What is being asked:
Return the lines from the one that contains "on the table." through the one that contains "MESH_STEP = 0.25", both included, exactly as written and with nothing added.

Information supplied:
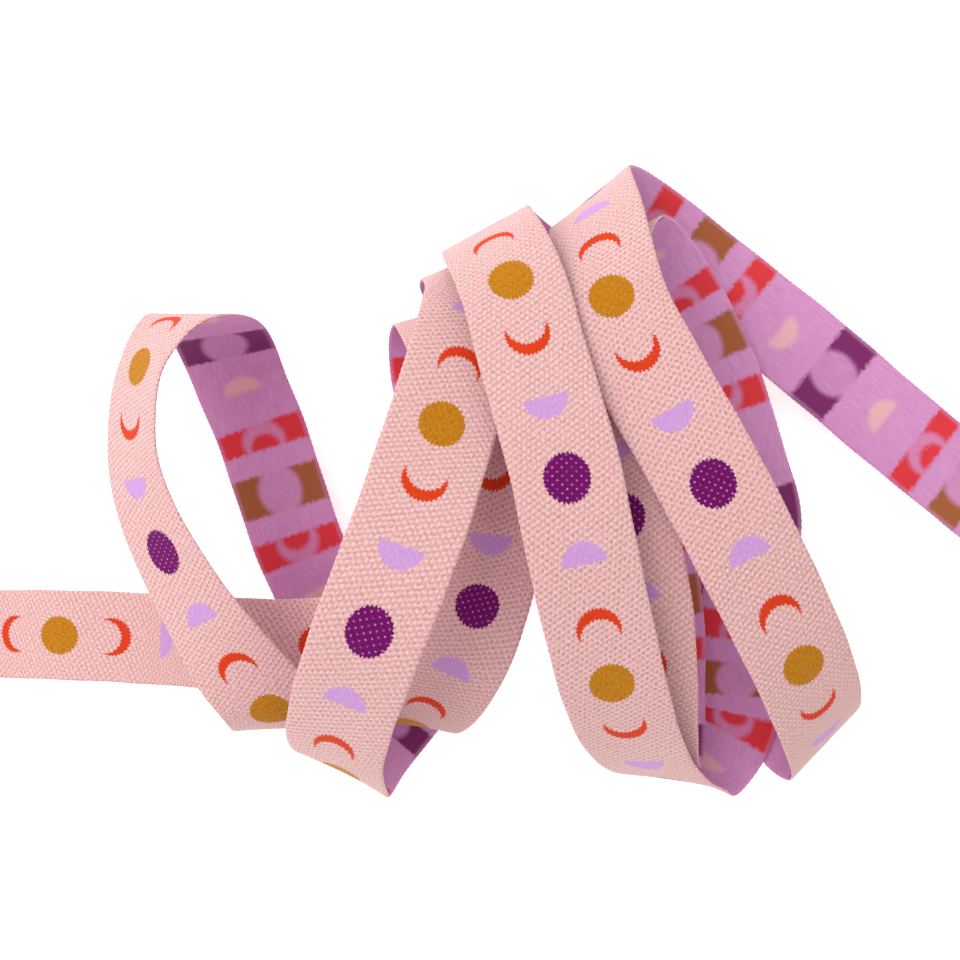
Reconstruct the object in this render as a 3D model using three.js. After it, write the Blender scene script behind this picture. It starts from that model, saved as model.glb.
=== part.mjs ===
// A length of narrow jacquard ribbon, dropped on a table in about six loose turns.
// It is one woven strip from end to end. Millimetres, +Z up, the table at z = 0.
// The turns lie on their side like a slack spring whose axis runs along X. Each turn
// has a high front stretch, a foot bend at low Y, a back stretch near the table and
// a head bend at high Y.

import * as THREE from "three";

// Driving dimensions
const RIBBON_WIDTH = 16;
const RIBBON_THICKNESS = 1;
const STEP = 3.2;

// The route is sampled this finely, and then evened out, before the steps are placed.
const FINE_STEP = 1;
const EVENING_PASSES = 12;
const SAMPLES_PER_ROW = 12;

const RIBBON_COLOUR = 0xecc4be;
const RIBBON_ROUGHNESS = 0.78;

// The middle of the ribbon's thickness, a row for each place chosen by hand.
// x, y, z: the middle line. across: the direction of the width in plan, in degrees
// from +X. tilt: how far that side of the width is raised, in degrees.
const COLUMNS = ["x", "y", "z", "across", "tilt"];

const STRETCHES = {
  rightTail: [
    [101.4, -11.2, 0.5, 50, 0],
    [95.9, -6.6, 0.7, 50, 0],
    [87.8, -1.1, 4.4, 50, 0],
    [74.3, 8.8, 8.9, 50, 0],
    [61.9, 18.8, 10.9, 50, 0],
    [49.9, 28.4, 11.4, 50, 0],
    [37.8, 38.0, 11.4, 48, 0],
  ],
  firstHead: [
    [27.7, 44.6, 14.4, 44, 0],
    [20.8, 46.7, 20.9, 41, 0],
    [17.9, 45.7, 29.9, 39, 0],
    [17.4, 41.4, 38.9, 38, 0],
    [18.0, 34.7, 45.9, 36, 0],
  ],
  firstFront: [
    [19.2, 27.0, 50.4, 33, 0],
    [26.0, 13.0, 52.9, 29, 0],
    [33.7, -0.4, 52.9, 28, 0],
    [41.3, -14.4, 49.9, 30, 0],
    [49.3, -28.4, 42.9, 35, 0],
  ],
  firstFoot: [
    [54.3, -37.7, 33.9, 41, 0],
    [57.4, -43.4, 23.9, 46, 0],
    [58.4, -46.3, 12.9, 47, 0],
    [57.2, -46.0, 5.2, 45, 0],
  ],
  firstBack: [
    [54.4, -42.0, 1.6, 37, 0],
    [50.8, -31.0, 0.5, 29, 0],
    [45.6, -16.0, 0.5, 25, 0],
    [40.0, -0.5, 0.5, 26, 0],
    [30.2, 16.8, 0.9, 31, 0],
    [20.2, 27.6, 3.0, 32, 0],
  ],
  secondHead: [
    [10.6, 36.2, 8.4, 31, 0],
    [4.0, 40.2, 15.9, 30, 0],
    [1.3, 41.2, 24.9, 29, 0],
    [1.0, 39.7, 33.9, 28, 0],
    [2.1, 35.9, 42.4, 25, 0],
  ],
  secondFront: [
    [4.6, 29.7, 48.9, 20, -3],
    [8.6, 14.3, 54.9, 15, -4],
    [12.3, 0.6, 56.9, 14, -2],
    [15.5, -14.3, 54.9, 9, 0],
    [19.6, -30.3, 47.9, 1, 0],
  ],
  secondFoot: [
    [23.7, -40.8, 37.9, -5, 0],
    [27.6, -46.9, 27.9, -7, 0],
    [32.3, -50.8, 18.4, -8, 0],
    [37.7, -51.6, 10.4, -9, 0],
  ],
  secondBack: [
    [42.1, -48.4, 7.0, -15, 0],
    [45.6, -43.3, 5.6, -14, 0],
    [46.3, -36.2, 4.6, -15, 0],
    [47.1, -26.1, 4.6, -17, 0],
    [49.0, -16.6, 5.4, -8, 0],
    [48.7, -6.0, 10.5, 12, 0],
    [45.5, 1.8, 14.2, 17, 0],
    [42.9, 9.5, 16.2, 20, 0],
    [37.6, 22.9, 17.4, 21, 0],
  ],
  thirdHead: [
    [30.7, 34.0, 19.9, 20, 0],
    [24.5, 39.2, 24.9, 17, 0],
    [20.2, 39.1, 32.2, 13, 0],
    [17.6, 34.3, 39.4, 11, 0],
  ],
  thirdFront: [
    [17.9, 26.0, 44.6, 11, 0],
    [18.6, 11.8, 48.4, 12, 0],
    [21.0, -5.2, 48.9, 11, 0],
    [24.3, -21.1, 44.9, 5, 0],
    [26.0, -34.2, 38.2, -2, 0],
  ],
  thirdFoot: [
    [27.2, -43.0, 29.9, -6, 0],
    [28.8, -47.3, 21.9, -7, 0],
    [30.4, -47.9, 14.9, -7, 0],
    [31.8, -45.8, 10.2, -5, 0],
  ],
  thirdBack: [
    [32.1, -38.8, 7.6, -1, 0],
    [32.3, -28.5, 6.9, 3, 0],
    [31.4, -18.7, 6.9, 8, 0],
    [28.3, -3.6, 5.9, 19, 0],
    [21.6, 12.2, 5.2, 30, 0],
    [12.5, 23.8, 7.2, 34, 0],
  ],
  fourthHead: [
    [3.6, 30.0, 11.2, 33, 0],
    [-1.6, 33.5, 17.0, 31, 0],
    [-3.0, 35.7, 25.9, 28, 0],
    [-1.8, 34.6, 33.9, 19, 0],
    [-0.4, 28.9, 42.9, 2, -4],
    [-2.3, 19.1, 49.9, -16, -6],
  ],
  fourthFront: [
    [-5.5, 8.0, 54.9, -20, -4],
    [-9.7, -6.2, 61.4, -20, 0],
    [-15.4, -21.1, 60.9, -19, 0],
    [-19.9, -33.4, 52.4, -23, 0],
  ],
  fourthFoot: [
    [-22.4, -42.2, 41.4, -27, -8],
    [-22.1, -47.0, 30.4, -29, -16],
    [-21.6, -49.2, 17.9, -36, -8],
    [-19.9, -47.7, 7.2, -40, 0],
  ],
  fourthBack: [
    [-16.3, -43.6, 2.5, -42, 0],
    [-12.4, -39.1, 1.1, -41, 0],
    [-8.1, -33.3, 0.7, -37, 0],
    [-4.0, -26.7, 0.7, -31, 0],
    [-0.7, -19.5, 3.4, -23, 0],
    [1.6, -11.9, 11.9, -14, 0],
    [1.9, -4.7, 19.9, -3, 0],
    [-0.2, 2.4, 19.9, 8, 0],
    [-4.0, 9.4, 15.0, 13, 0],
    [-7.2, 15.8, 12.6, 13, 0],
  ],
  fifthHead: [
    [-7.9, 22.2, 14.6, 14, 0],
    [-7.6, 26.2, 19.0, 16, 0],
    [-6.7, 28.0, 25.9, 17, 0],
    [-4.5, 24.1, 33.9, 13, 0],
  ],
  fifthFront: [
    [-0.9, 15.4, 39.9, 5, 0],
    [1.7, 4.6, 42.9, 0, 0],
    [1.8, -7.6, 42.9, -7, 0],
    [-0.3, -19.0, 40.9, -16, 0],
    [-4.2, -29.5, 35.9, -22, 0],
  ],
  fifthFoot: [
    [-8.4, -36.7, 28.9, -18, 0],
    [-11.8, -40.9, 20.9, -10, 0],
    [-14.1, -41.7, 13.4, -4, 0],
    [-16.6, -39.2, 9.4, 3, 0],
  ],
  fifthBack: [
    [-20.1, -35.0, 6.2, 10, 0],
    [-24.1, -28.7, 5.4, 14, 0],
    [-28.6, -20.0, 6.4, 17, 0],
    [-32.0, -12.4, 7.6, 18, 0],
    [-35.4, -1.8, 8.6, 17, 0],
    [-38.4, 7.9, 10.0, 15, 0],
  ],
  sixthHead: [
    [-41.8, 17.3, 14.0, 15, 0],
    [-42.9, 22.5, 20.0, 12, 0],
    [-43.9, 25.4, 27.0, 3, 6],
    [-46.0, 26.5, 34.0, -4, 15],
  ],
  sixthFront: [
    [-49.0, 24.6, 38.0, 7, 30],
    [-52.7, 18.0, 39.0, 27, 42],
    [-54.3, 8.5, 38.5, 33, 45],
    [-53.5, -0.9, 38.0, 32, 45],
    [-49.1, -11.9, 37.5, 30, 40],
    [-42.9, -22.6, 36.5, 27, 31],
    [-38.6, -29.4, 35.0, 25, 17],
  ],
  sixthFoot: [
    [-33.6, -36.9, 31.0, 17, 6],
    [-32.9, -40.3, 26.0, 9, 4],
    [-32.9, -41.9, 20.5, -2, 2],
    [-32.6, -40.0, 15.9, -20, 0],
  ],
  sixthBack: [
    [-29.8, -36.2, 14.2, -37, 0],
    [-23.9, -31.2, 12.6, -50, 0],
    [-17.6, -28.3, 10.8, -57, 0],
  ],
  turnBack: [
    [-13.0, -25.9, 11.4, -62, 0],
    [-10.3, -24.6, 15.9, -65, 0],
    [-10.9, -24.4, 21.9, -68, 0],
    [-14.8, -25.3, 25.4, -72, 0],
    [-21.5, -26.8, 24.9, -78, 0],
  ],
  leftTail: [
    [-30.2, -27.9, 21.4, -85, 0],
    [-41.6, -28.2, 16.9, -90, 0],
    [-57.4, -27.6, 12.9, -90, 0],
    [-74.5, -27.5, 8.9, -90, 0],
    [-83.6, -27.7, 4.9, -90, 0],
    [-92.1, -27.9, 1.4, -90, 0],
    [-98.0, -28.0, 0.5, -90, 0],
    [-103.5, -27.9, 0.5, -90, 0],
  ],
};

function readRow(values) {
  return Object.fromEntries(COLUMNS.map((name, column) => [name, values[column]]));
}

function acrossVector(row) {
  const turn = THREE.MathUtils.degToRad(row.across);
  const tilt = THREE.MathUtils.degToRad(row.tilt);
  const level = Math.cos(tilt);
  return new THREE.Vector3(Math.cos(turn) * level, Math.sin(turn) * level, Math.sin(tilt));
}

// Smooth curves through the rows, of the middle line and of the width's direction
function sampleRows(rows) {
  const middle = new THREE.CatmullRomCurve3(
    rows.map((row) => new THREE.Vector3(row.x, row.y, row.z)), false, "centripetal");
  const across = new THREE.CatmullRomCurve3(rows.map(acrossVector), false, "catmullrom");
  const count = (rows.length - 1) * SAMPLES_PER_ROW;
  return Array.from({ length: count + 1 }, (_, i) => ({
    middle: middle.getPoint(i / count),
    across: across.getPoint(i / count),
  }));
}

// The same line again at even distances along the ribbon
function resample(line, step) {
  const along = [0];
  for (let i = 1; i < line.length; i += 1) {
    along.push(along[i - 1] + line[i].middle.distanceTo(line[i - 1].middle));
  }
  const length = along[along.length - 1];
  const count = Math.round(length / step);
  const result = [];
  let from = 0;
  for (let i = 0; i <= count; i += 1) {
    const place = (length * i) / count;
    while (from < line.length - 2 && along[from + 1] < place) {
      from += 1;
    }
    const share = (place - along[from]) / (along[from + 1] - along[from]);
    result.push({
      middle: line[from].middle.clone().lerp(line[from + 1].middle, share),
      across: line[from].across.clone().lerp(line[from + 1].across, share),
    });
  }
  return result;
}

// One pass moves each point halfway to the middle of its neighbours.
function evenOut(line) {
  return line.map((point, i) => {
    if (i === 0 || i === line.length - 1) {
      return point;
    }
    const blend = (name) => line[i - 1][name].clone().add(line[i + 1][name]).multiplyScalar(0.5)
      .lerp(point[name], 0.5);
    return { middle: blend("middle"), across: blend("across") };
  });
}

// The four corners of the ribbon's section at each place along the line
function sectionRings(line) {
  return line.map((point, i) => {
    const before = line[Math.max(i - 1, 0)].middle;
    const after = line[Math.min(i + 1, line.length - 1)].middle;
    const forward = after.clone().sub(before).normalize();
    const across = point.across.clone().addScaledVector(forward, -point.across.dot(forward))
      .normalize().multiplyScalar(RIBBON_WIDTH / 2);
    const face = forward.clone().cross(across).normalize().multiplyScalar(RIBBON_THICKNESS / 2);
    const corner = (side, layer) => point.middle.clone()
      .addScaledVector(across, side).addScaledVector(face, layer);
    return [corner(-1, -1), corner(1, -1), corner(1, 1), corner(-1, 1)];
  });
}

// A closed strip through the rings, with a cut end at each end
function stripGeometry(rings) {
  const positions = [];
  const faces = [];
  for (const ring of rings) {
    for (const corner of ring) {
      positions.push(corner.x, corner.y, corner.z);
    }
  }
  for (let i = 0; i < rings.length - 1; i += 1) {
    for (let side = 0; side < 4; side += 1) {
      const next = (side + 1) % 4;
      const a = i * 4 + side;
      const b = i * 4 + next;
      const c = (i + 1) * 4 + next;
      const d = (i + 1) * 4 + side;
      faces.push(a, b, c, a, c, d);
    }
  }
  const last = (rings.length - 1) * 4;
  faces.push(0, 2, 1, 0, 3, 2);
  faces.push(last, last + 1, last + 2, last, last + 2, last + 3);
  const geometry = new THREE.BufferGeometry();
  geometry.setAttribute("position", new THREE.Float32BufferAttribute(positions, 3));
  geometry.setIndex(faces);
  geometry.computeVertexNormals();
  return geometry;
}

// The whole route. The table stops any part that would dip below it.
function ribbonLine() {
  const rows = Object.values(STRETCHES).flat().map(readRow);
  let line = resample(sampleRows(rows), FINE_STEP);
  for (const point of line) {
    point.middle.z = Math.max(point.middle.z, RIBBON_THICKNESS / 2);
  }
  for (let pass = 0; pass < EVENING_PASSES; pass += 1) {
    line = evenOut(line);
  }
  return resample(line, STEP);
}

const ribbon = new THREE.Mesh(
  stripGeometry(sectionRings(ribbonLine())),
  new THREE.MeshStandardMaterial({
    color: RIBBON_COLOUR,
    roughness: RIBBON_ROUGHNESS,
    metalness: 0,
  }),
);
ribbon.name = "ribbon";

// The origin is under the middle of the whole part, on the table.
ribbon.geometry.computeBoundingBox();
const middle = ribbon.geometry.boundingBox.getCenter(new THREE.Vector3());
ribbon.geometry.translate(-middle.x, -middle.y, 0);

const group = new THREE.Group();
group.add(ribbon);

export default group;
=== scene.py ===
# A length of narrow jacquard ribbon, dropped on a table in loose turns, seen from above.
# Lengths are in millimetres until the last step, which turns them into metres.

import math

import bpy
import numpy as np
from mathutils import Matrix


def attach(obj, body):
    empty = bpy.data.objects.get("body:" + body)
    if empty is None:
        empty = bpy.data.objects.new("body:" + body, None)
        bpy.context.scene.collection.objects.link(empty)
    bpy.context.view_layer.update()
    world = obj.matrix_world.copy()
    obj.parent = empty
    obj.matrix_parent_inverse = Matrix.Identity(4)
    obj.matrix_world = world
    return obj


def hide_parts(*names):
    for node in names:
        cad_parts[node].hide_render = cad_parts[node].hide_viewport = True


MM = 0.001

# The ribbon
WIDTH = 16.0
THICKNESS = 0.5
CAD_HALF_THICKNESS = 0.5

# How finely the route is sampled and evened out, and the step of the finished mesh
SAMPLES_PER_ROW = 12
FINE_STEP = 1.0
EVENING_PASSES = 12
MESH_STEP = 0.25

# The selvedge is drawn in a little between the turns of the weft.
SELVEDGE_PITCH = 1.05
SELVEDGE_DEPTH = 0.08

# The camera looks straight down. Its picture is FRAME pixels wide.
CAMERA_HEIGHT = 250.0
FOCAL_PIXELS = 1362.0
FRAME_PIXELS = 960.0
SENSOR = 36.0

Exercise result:
// The origin is under the middle of the whole part, on the table.
ribbon.geometry.computeBoundingBox();
const middle = ribbon.geometry.boundingBox.getCenter(new THREE.Vector3());
ribbon.geometry.translate(-middle.x, -middle.y, 0);

const group = new THREE.Group();
group.add(ribbon);

export default group;
=== scene.py ===
# A length of narrow jacquard ribbon, dropped on a table in loose turns, seen from above.
# Lengths are in millimetres until the last step, which turns them into metres.

import math

import bpy
import numpy as np
from mathutils import Matrix


def attach(obj, body):
    empty = bpy.data.objects.get("body:" + body)
    if empty is None:
        empty = bpy.data.objects.new("body:" + body, None)
        bpy.context.scene.collection.objects.link(empty)
    bpy.context.view_layer.update()
    world = obj.matrix_world.copy()
    obj.parent = empty
    obj.matrix_parent_inverse = Matrix.Identity(4)
    obj.matrix_world = world
    return obj


def hide_parts(*names):
    for node in names:
        cad_parts[node].hide_render = cad_parts[node].hide_viewport = True


MM = 0.001

# The ribbon
WIDTH = 16.0
THICKNESS = 0.5
CAD_HALF_THICKNESS = 0.5

# How finely the route is sampled and evened out, and the step of the finished mesh
SAMPLES_PER_ROW = 12
FINE_STEP = 1.0
EVENING_PASSES = 12
MESH_STEP = 0.25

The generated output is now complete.